Brown butter is the process of melting butter until it carmelizes. All you do is melt butter in a pot over the stove for a couple of minutes, continuously stirring. You will start to smell a nutty aroma and see the butter turning brown.

Equipment Needed

  • Oven
  • Baking sheet
  • Small pot
  • Large bowl (2)
  • Whisk
  • Rubber spatula
  • Parchment paper or baking mats
  • Baking trays
  • Large cookie scooper or ice cream scooper
  • Wire rack

Ingredients

  • Butter (sliced)– I use unsalted butter for this recipe, but you can use salted butter too. Just make sure it is sliced into 1 tablespoon-sized pieces.
  • Brown sugar (packed)– I prefer using dark brown sugar as it will result in a richer flavor.
  • Granulated sugar– Mixing granulated sugar with brown sugar will give this cookie a soft inside and crunchy outside. Yum!
  • Vanilla extract– I use pure vanilla extract made with Madagascar vanilla bean. I know it can be more spendy, but I highly recommend using pure vanilla extract as opposed to imitation vanilla.
  • Egg– Use 2 large eggs at room temperature.
  • Flour– All-purpose flour works well for this recipe. It is best to use a kitchen scale to measure the flour correctly.
  • Baking soda– The rising agent for these cookies. Adding baking soda will give the cookies some height.
  • Salt– Adding a little bit of salt into the dough and on top will give it the salty and sweet flavor that we love!
  • Semi-sweet chocolate chips– I like using milk chocolate semi-sweet chocolate chips for this recipe, but dark chocolate would be tasty too.
  • Toffee bits– I use Heath Bar Bits O’Brickle English Toffee. These add the crunch to each cookie and remind me of a Butterfinger. Yum!

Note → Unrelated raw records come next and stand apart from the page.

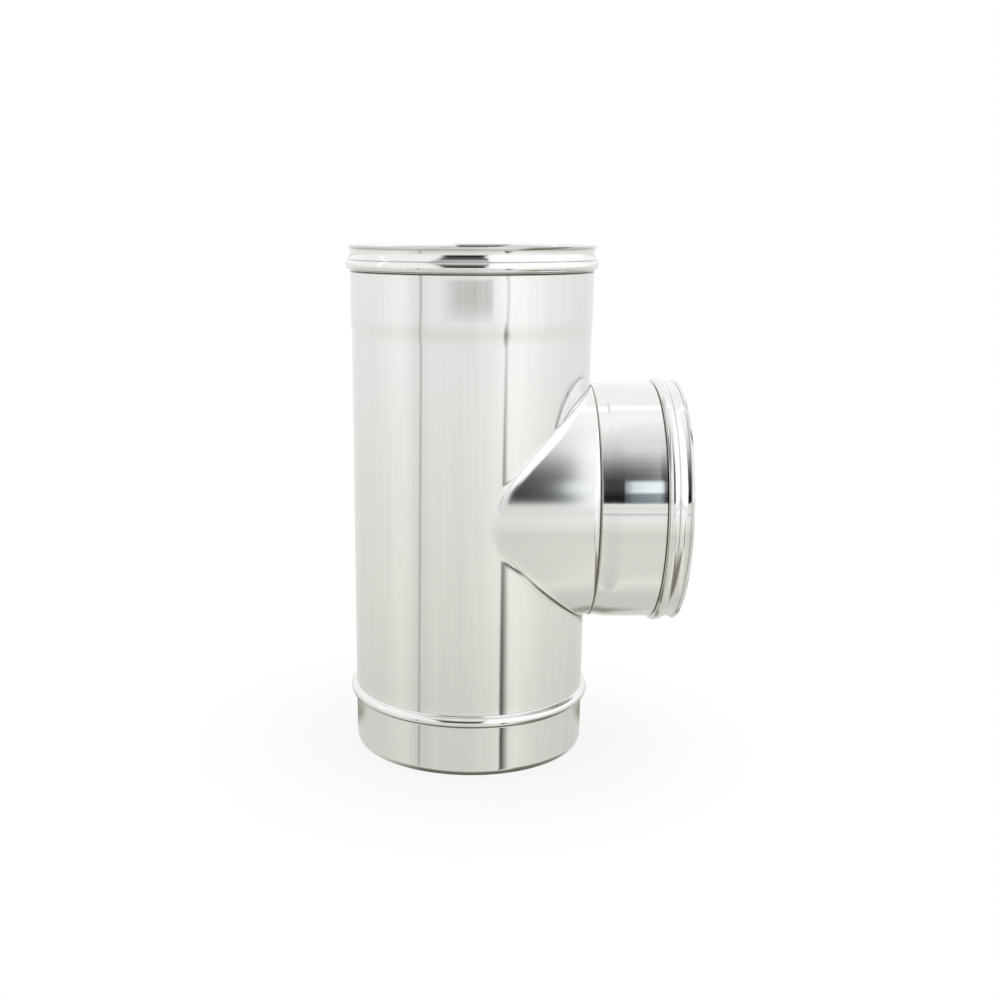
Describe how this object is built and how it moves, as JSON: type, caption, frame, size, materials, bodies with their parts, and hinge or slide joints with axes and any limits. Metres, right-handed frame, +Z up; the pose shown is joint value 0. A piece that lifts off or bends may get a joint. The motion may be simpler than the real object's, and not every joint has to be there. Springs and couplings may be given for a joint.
{
  "type": "stove pipe tee",
  "caption": "Single-wall steel flue tee: straight round tube with a beaded socket on top, a spigot with stop bead below, and a beaded branch socket welded to a collar pulled from the tube.",
  "frame": {"origin": "on the tube's axis, in the plane of its trimmed bottom edge", "axes": "+Z up along the tube towards the top socket, +X along the branch towards its mouth"},
  "size_m": [0.2102, 0.158, 0.323],
  "materials": {
    "bright_sheet": "bright annealed mirror, satin where the collar is pulled",
    "weld_metal": "fine rippled weld"
  },
  "bodies": {
    "root": {"main_tube": "bright_sheet", "branch_socket": "bright_sheet", "ring_weld": "weld_metal"}
  },
  "joints": []
}
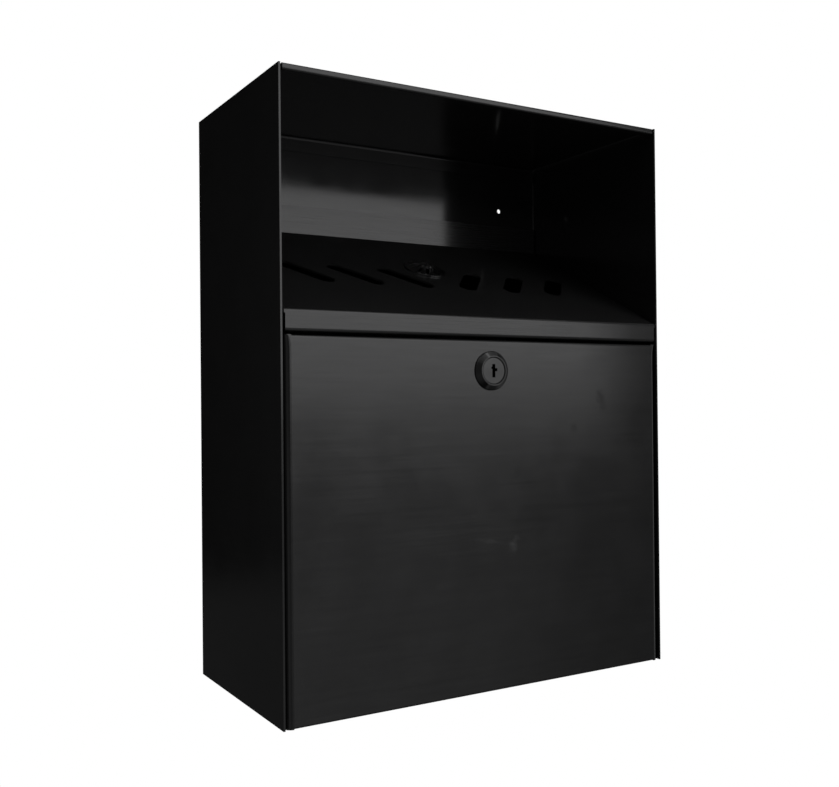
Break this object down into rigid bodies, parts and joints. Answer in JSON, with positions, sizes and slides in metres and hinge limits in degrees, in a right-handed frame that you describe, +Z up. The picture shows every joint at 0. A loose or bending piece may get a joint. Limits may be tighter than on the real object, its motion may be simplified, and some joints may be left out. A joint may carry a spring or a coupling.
{
  "type": "wall-mounted outdoor ashtray",
  "caption": "Wall-mounted outdoor ashtray: folded steel casing with an open hood, a slotted sloping tray and a locking door that tilts out with the ash bin.",
  "frame": {"origin": "centre of the casing's rear face, on the wall", "axes": "+X to the viewer's right, +Y from the front into the wall, +Z up"},
  "size_m": [0.252, 0.127, 0.33],
  "materials": {
    "black_steel": "black coated steel with a fine horizontal brushed grain, satin gloss",
    "bin_steel": "plain mill-finish steel sheet",
    "zinc_steel": "bright zinc plate",
    "lock_metal": "black chrome, polished",
    "wafer_brass": "stamped brass",
    "bush_nylon": "natural nylon"
  },
  "bodies": {
    "casing": {"casing_wrap": "black_steel", "top_panel": "black_steel", "bottom_panel": "black_steel", "ash_tray": "black_steel", "stub_plate": "black_steel", "lock_strike": "black_steel", "pivot_pin_left": "bin_steel", "pivot_pin_right": "bin_steel", "pivot_clip_left": "zinc_steel", "pivot_clip_right": "zinc_steel"},
    "tilt_bin": {"door_panel": "black_steel", "bin_wrap": "bin_steel", "bin_cheek_left": "bin_steel", "bin_cheek_right": "bin_steel", "pivot_bush_left": "bush_nylon", "pivot_bush_right": "bush_nylon", "bin_stud_lower_left": "bin_steel", "bin_stud_lower_right": "bin_steel", "bin_stud_upper_left": "bin_steel", "bin_stud_upper_right": "bin_steel", "bin_nut_lower_left": "zinc_steel", "bin_nut_lower_right": "zinc_steel", "bin_nut_upper_left": "zinc_steel", "bin_nut_upper_right": "zinc_steel", "lock_housing": "lock_metal", "lock_washer": "zinc_steel", "lock_nut": "zinc_steel"},
    "lock_barrel": {"lock_plug": "lock_metal", "lock_cam": "zinc_steel", "cam_washer": "zinc_steel", "cam_screw": "zinc_steel", "lock_wafer_1": "wafer_brass", "lock_wafer_2": "wafer_brass", "lock_wafer_3": "wafer_brass", "lock_wafer_4": "wafer_brass", "lock_wafer_5": "wafer_brass", "wafer_spring_1": "bin_steel", "wafer_spring_2": "bin_steel", "wafer_spring_3": "bin_steel", "wafer_spring_4": "bin_steel", "wafer_spring_5": "bin_steel"}
  },
  "joints": [
    {"name": "bin_tilt", "type": "hinge", "parent": "casing", "child": "tilt_bin", "pos_m": [0, -0.115, -0.1565], "axis": [1, 0, 0], "range_deg": [0, 30]},
    {"name": "lock_turn", "type": "hinge", "parent": "tilt_bin", "child": "lock_barrel", "pos_m": [0, -0.124, 0.0132], "axis": [0, 1, 0], "range_deg": [0, 90]}
  ]
}
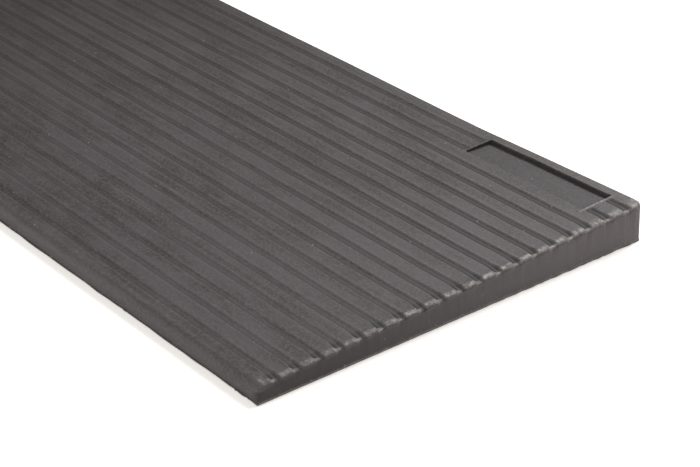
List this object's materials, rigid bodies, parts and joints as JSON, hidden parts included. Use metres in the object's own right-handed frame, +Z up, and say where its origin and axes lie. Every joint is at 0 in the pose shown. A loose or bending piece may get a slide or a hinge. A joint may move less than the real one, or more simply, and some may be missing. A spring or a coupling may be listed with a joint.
{
  "type": "rubber threshold ramp",
  "caption": "Portable wheelchair ramp: a low solid rubber wedge with moulded cross ribs and a shallow blank recess near one end of its heel.",
  "frame": {"origin": "middle of the underside, on the floor", "axes": "+X across the doorway along the ribs, towards the end with the recess; +Y uphill towards the heel and the sill; +Z up"},
  "size_m": [0.9, 0.3, 0.0258],
  "materials": {
    "moulded_rubber": "matte, as moulded, with a faint grey bloom"
  },
  "bodies": {
    "root": {"ramp_body": "moulded_rubber"}
  },
  "joints": []
}
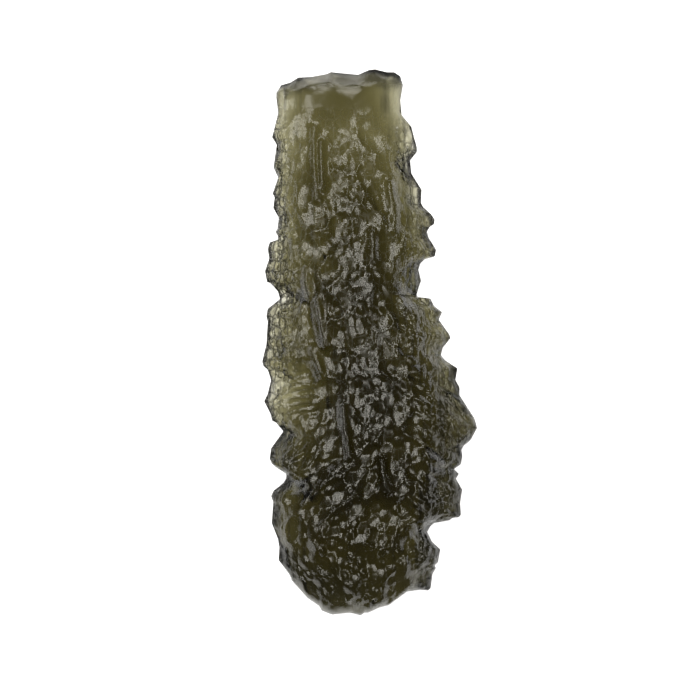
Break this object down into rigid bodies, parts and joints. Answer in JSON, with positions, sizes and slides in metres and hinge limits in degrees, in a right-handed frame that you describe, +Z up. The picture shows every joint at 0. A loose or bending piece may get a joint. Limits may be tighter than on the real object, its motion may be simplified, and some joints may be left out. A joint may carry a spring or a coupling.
{
  "type": "moldavite stone",
  "caption": "Elongated natural green glass stone, pitted and grooved, with jagged thin rims, one flat broken end and one rounded end.",
  "frame": {"origin": "centre of the outline seen from above, on the resting plane under the stone", "axes": "+Z up from the surface the stone lies on, +Y along the stone towards its flat broken end, +X across it"},
  "size_m": [0.0156, 0.04, 0.0058],
  "materials": {
    "green_glass": "see-through olive green natural glass, glossy to satin on a deeply pitted natural skin"
  },
  "bodies": {
    "root": {"moldavite": "green_glass"}
  },
  "joints": []
}
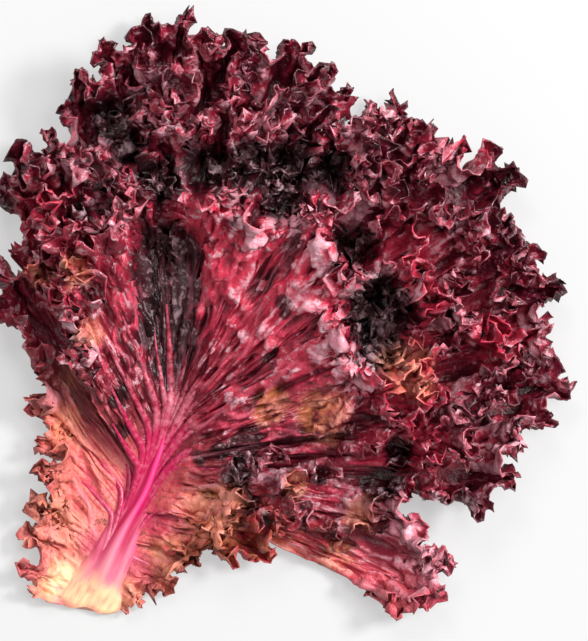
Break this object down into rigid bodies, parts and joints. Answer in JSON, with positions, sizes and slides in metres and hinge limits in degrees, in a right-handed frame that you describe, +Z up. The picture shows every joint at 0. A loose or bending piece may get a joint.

How to Make Brown Butter Toffee Chocolate Chip Cookies

**Note: This recipe requires chill time!

  1. Brown the butter: Place 1 cup of sliced butter into a pot and melt over medium heat whisking constantly. Whisk for about 5-8 minutes until the butter starts to form brown specks at the bottom of the pan. The butter will start to smell nutty as well. When the butter is browned, remove the pot from the heat and pour it into a large bowl. Cool for 5 minutes.
  2. Add 1 cup of packed dark brown sugar and 1/2 cup of granulated sugar to the large bowl with the browned butter. Whisk until combined. Add 2 eggs and 1 and 1/2 teaspoons of pure vanilla extract. Whisk until combined.
  3. In a separate large bowl, whisk together 2 and 1/2 cups of all-purpose flour, 1 teaspoon of baking soda, and 1/2 teaspoon of salt. Add to the browned butter mixture.
  4. Fold in 1 and 1/4 cups of semi-sweet chocolate chips and 1 cup of toffee bits. The dough will be thick and greasy. Cover and chill the cookie dough for at least 2 hours or up to 3 days before baking.
  5. When you are ready to bake, remove the cookies from the fridge and preheat your oven to 350°F (177°C). Line two baking sheets with parchment paper or silicone baking mats.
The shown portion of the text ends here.